Но, разумеется, в области поэтической публицистики, наряду со стихотворениями, не прожившими долгой жизни, было и немало произведений, которые смело можно отнести к шедеврам советской публицистической лирики, сохраняющим свое эстетическое значение и по сегодняшний день. Надо полагать, что у каждого поэта — а тогда, как сказано, все работали в жанре публицистики, исключений из этого правила не было, — у каждого поэта найдется произведение, перешагнувшее рамки того непосредственного момента, которым оно когда-то было вызвано к жизни па газетной полосе.
Большое агитационное значение имели, например, публицистические стихи К. Симонова, плодотворно работавшего все годы войны во всех литературных жанрах. Наибольшей известностью среди них имело появившееся в 1942 г. стихотворение «Убей его!» Оно тесно перекликается со многими произведениями других поэтов, посвященными теме возмездия, однако его исключительная популярность объясняется тем, что поэт насытил свой стихотворный плакат эмоциональной гражданской страстью, придав ему поистине плакатную, ударную, афористическую четкость и графическую ясность. Важно отметить, что и это стихотворение К. Симонова, исключительно целенаправленное по своей теме, и стихотворения других авторов (М. Исаковского, Л. Суркова, А. Софронова, И. Сельвинского и многих других) при всей своей пламенеющей ненависти, взывающей к возмездию, были по сути далеки от призыва к мести как таковой, к отмщению, продиктованному слепой яростью.

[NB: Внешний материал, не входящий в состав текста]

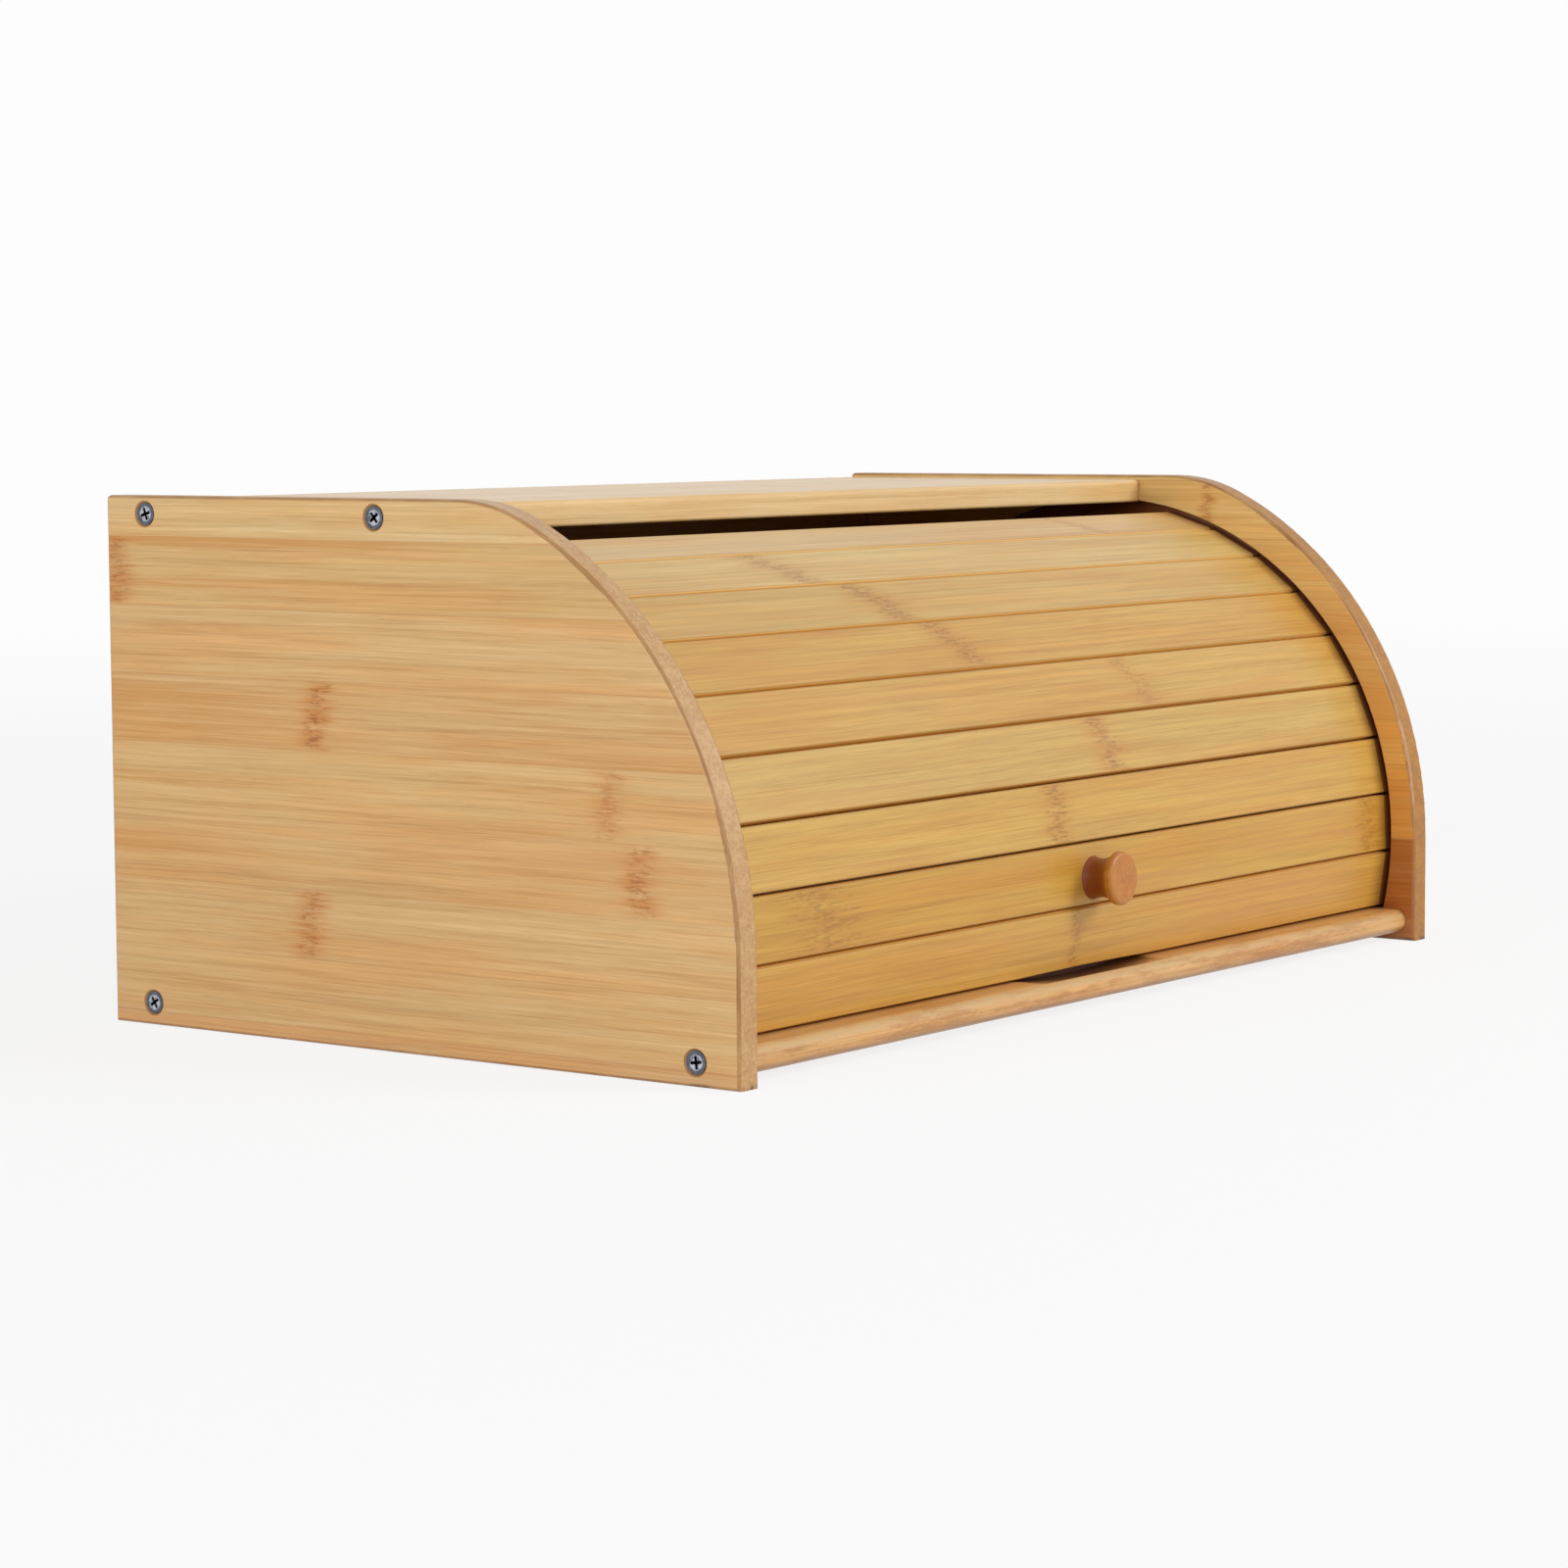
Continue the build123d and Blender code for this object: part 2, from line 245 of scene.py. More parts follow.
# the grain of a bamboo board glued up from strips; Place is in millimetres
def makeGrain():
    tree, given, result = newGroup(
        "bambooGrain",
        [("Place", "Vector"), ("Seed", "Float"), ("Strip Width", "Float"), ("Strip Start", "Float")],
        [("Tone", "Float"), ("Fibre", "Float"), ("Pore", "Float"), ("Glue", "Float"),
         ("Warmth", "Float"), ("Strip Tone", "Float"), ("Strip Count", "Float")],
    )
    along, across, through = parts(tree, given["Place"])
    counted = calc(tree, "DIVIDE", calc(tree, "SUBTRACT", across, given["Strip Start"]),
                   given["Strip Width"])
    label = calc(tree, "MULTIPLY_ADD", given["Seed"], 7.31, calc(tree, "FLOOR", counted))
    chance = addNode(tree, "TexWhiteNoise", {"W": label}, noise_dimensions="1D").outputs
    shifts = addNode(tree, "SeparateColor", {0: chance["Color"]}).outputs
    movedAlong = calc(tree, "MULTIPLY_ADD", shifts[0], 900.0, along)
    movedThrough = calc(tree, "MULTIPLY_ADD", shifts[1], 90.0, through)
    moved = joined(tree, movedAlong, across, movedThrough)
    wander = noise(tree, scaled(tree, moved, (0.006, 0.05, 0.05)), 1.0)
    bent = joined(tree, movedAlong, calc(tree, "MULTIPLY_ADD", wander, 2.2, across), movedThrough)
    broad = noise(tree, scaled(tree, bent, (0.004, 0.22, 0.22)), 3.0, 0.55)
    middle = noise(tree, scaled(tree, bent, (0.010, 0.85, 0.85)), 3.0, 0.6)
    thin = noise(tree, scaled(tree, bent, (0.03, 2.4, 2.4)), 2.0, 0.6)
    hair = noise(tree, scaled(tree, bent, (0.08, 6.0, 6.0)), 2.0, 0.6)
    tone = product(tree, broad, 0.22)
    tone = calc(tree, "MULTIPLY_ADD", middle, 0.32, tone)
    tone = calc(tree, "MULTIPLY_ADD", thin, 0.28, tone)
    tone = calc(tree, "MULTIPLY_ADD", hair, 0.18, tone)
    pore = smooth(tree, noise(tree, scaled(tree, bent, (0.12, 4.5, 4.5)), 1.0), 0.64, 0.76)
    warmth = noise(tree, scaled(tree, bent, (0.009, 0.10, 0.05)), 3.0, 0.6)
    edge = calc(tree, "FRACT", counted)
    nearest = calc(tree, "MINIMUM", edge, inverse(tree, edge))
    glue = below(tree, product(tree, nearest, given["Strip Width"]), 0.05, 0.35)
    tree.links.new(tone, result["Tone"])
    tree.links.new(calc(tree, "MULTIPLY_ADD", hair, 0.5, thin), result["Fibre"])
    tree.links.new(pore, result["Pore"])
    tree.links.new(glue, result["Glue"])
    tree.links.new(smooth(tree, warmth, 0.36, 0.66), result["Warmth"])
    tree.links.new(chance["Value"], result["Strip Tone"])
    tree.links.new(counted, result["Strip Count"])
    return tree


# a knuckle: the short brown, speckled smear where the stem had a joint
def makeKnuckle():
    tree, given, result = newGroup(
        "bambooKnuckle",
        [("Place", "Vector"), ("Along", "Float"), ("Across", "Float"), ("Half Length", "Float"),
         ("Half Width", "Float"), ("Slant", "Float")],
        [("Stain", "Float"), ("Dash", "Float")],
    )
    along, across, through = parts(tree, given["Place"])
    offAcross = calc(tree, "SUBTRACT", across, given["Across"])
    offAlong = calc(tree, "SUBTRACT", along, given["Along"])
    offAlong = calc(tree, "MULTIPLY_ADD", offAcross, given["Slant"], offAlong)
    drift = noise(tree, scaled(tree, given["Place"], (0.01, 0.12, 0.12)), 0.0)
    row = calc(tree, "FLOOR", calc(tree, "MULTIPLY_ADD", drift, 3.0, product(tree, across, 1.7)))
    chance = addNode(tree, "TexWhiteNoise", {"W": row}, noise_dimensions="1D").outputs
    draws = addNode(tree, "SeparateColor", {0: chance["Color"]}).outputs
    offAlong = calc(tree, "MULTIPLY_ADD", calc(tree, "SUBTRACT", draws[0], 0.5),
                    product(tree, given["Half Length"], 0.9), offAlong)
    offAlong = calc(tree, "MULTIPLY_ADD", calc(tree, "SUBTRACT", drift, 0.5), 6.0, offAlong)
    reach = calc(tree, "DIVIDE", calc(tree, "ABSOLUTE", offAlong), given["Half Length"])
    core = below(tree, reach, 0.15, 1.0)
    halo = below(tree, reach, 0.3, 2.0)
    spread = calc(tree, "DIVIDE", calc(tree, "ABSOLUTE", offAcross), given["Half Width"])
    inside = below(tree, spread, 0.8, 1.0)
    speckle = noise(tree, scaled(tree, given["Place"], (0.25, 1.1, 1.1)), 2.0, 0.65, 0.4)
    patch = noise(tree, scaled(tree, given["Place"], (0.05, 0.4, 0.4)), 2.0)
    dash = product(tree, core, inside, smooth(tree, speckle, 0.40, 0.60),
                   remap(tree, draws[1], 0.0, 1.0, 0.35, 1.0))
    stain = product(tree, halo, inside, smooth(tree, patch, 0.28, 0.62))
    tree.links.new(stain, result["Stain"])
    tree.links.new(dash, result["Dash"])
    return tree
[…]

Наиболее яркий пример такого внутреннего гуманизма — стихотворение М. Светлова «Итальянец» (1943). Персонаж М. Светлова, «молодой уроженец Неаполя», по-своему трагическая фигура. Поэт особо акцентирует внимание на его вине, но в то же время он показывает, что его герой — жертва стоящих над ним преступных сил.
Молодой уроженец Неаполя!
Что оставил в России ты на поле?
Нашу землю – Россию, Рассею –
Разве ты распахал и засеял?
Нет! Тебя привезли в эшелоне
Для захвата далеких колоний,
Чтобы крест из ларца из фамильного
Вырастал до размеров могильного…
Эта строфа по существу является плакатным гротеском и трагическим: великое бедствие народов, подчас помимо своей воли вовлеченных в преступную бойню, развязанную гитлеровскими захватчиками, явственно проступает здесь в конкретно-вопрошающей, сокрушающейся интонации автора. Однако это чувство не мешает М. Светлову вынести Итальянцу смертный приговор:
Я стреляю, и нет справедливости
Справедливее пули моей!
Хорошо сказал но поводу этого стихотворения С. Наровчатов: «…воинствующая человечность пишет рукой Светлова эти строки».